My audience are invited to share communicative experience through many different sensory channels simultaneously; verbal, musical, choreographic and visual aesthetic dimensions, they all become part of the components of the total message, whereby there exist a personal alchemy between the 'performers' and every member of the audience, because in the Yoruba tradition, we believe that the eyes has got only two foods that feeds it, one is Iran, a magical spectacle or a choreographic display and the other is ewa, which is beauty. As beauty is relative, magical spectacle and choreographic display takes more of my attention, because it creates its own beauty in its own terms. 

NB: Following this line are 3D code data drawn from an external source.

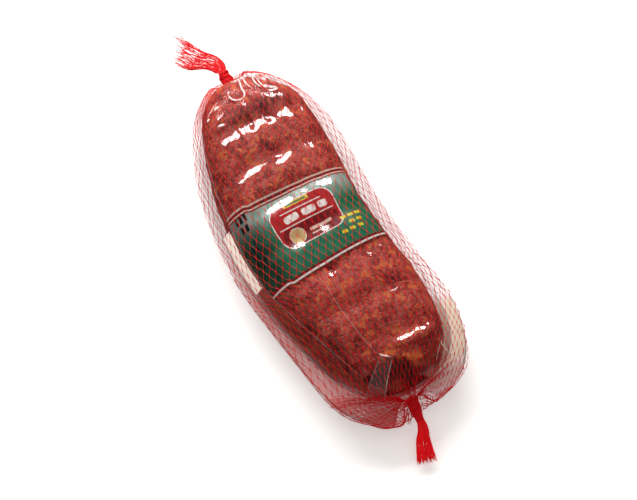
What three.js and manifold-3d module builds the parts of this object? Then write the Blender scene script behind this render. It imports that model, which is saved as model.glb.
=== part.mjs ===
// Netted spianata: a flat, ridged salami sealed in clear film with a wrapped label,
// pulled into a tubular net that is knotted at both ends and frays into a short tail.
//
// Frame: millimetres, +Z up, +X along the salami towards the blunt end, origin in the
// middle of the flat face that the pack rests on.
import * as THREE from "three";
import { mergeVertices } from "three/addons/utils/BufferGeometryUtils.js";
import Module from "manifold-3d";

const wasm = await Module();
wasm.setup();

const { clamp, lerp, mapLinear, smoothstep, degToRad } = THREE.MathUtils;

// The salami inside the film
const MEAT_LENGTH = 322;
const MEAT_WIDTH = 132;
const MEAT_HEIGHT = 62;
const MEAT_PLAN_POWER = 2.7; // how square the salami is seen from above
const MEAT_TOP_POWER = 2.5; // how square the upper half of its section is
const MEAT_BASE_POWER = 3.2; // the side it was pressed on is flatter
const PRESSED_DEPTH = 1.6; // what the flat base takes off the rounded underside

// The film's sealed margin stands out all round, and the net is stretched over it
const NET_WIDTH = 146;
const MARGIN_HEIGHT = 24;
const NEAR = { sign: 1, reach: 182, planPower: 10, planRoot: 0.57, taper: 0.02, cutCorner: 0.14 };
const FAR = { sign: -1, reach: 172, planPower: 3.2, planRoot: 0.557, taper: 0.04, cutCorner: 0.03 };
const BASE_END_POWER = 9; // the end margins hang low, so the underside stays full

// The whole pack is slightly banana-shaped: its middle lies off to -Y, its ends to +Y
const BEND = 12.5;
const BEND_REACH = 150;
const BEND_OFFSET = -7.5;

// Transverse ridges, and the lumps of coarse mince under the film
const RIDGE_PITCH = 37.9;
const RIDGE_START = 62; // a crest
const RIDGE_DEPTH = 3;
const LUMP_DEPTH = 0.8;

// Knots: their place across and over the table, how far they are pulled in, their size
const NEAR_KNOT = { side: -3, height: 20, notch: 13, length: 17, endRadius: 3.6 };
const FAR_KNOT = { side: 5, height: 28, notch: 8, length: 12, endRadius: 3.4 };
const NECK_RADIUS = 5.5;
const NOTCH_RADIUS = 18;

// Pleats where the net is drawn into its knots
const PLEATS = 13;
const PLEAT_DEPTH = 1.5;
const PLEAT_REACH = 26;

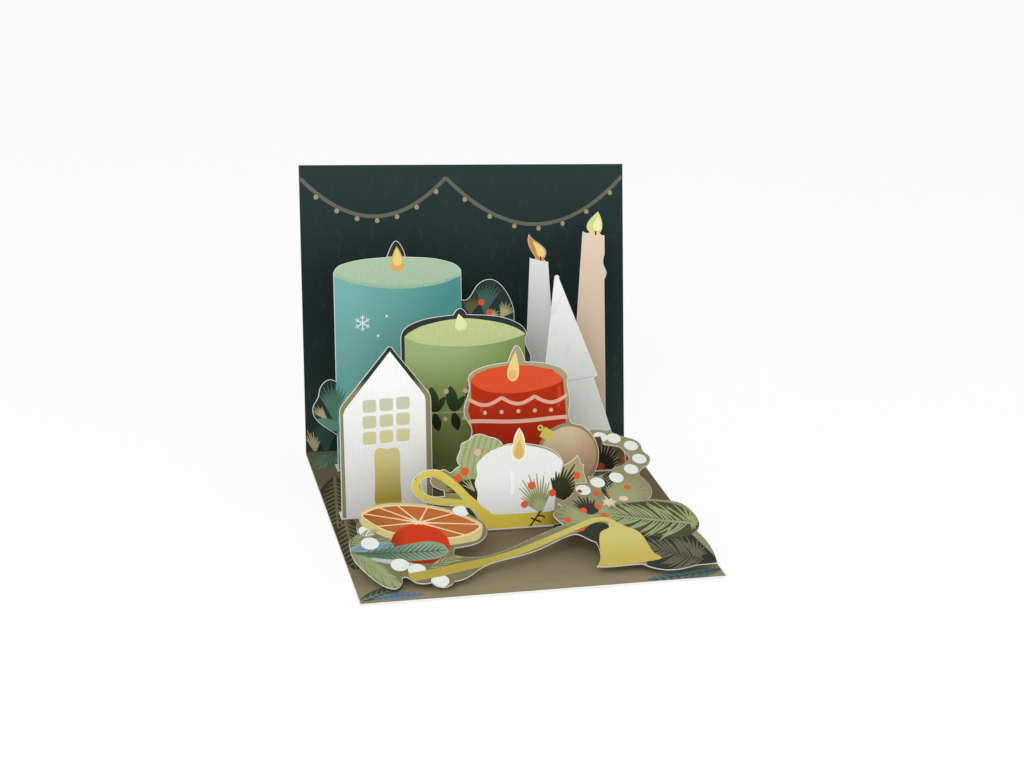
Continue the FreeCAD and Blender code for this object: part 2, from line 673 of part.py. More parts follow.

This shows the importance the Yoruba attaches to intense and visceral body movements, artistic, acrobatic, or magical display, as a means of securing attention and thereby influencing both the human and the divine. Spectacle (Iran) in this sense denotes an happening that seldom occurs in everyday life, and hence a relish for the eyes. Conversely, Iran spanning from the root word iranti (remembering) is a memorable experience, lingering visually and aurally in the subconscious. In the visual art, an image or sculpture is called Aworan, a contraction of A-wo-ranti (a visual reminder) literally "what we look at to remember." Beyond and above the need to delight the senses alone by entertaining or educating it, a performance is also to establish a direct (active) body to (passive) body transmission, as well as a framework for regulating the social and cosmic orders.